Doğumda beklenen yaşam süresi bakımından Türkiye’nin Dünya’daki konumunun iyi durumda olduğu, özellikle yapılan sağlık harcamalarının yaşam süresine artı değer kattığı görülmektedir. Türkiye diğer pek çok ülkeye göre daha az sağlık harcaması ile daha fazla hasta memnuniyeti ve ilave yaşam süresi sağladığı görülmektedir.

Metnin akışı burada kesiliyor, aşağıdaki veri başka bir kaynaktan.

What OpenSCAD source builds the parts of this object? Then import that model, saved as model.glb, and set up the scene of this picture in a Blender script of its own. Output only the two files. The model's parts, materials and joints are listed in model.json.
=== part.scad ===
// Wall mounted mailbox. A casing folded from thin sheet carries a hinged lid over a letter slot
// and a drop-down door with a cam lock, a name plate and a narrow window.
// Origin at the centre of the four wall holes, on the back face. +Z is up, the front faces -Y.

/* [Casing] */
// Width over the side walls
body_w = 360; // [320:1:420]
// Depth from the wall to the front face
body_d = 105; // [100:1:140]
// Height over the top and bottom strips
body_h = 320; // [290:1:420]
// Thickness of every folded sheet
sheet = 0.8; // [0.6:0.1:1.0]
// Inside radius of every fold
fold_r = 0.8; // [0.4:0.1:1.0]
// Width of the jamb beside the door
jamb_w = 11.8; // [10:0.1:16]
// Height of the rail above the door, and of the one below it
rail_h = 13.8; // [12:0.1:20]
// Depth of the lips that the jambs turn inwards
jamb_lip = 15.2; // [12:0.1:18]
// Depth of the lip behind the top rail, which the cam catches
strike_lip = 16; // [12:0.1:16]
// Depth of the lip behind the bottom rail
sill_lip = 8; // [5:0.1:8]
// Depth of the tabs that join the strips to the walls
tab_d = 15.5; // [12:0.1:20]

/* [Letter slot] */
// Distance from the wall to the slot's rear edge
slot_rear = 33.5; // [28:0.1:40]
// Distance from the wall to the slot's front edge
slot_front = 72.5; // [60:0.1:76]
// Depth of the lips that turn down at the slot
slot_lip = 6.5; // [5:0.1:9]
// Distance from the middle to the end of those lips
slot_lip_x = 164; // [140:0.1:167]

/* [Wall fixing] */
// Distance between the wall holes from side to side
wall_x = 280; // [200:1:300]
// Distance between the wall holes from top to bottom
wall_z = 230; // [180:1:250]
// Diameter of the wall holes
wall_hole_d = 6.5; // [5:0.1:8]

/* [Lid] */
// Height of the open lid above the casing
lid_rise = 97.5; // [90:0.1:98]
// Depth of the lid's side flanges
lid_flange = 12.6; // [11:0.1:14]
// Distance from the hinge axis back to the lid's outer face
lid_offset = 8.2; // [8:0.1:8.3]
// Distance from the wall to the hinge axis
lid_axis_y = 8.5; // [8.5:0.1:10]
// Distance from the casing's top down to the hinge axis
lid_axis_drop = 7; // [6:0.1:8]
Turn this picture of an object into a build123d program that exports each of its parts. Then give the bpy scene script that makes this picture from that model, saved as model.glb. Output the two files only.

Dünya Sağlık Örgütü (DSÖ), sağlık sistemlerinde performans değerlendirmeyi, bir ülkeye özgü sağlık sistemi stratejilerine dayalı üst düzey sağlık sistemi hedeflerine ulaşılmasının izlenmesi, değerlendirilmesi, bağlantıların kurulması ve incelenmesi süreci olarak ifade etmektedir. Sağlık sistemlerinde performans değerlendirmenin asıl amacı, sağlık sistemi temel faaliyetleri (finansman, hizmet sunumu ve yönetim) için stratejik denetim gerçekleştirmektir. Hastanelerde maliyet muhasebesi sistemi kurulması maliyetlerin kontrolü ve performans izlenmesi açısından önem arz etmektedir. Sözlerime burada son verirken 2024 yılı Sağlık Bakanlığı Bütçesi’nin aziz Türk Milleti’ne hayırlı olmasını diliyorum." dedi.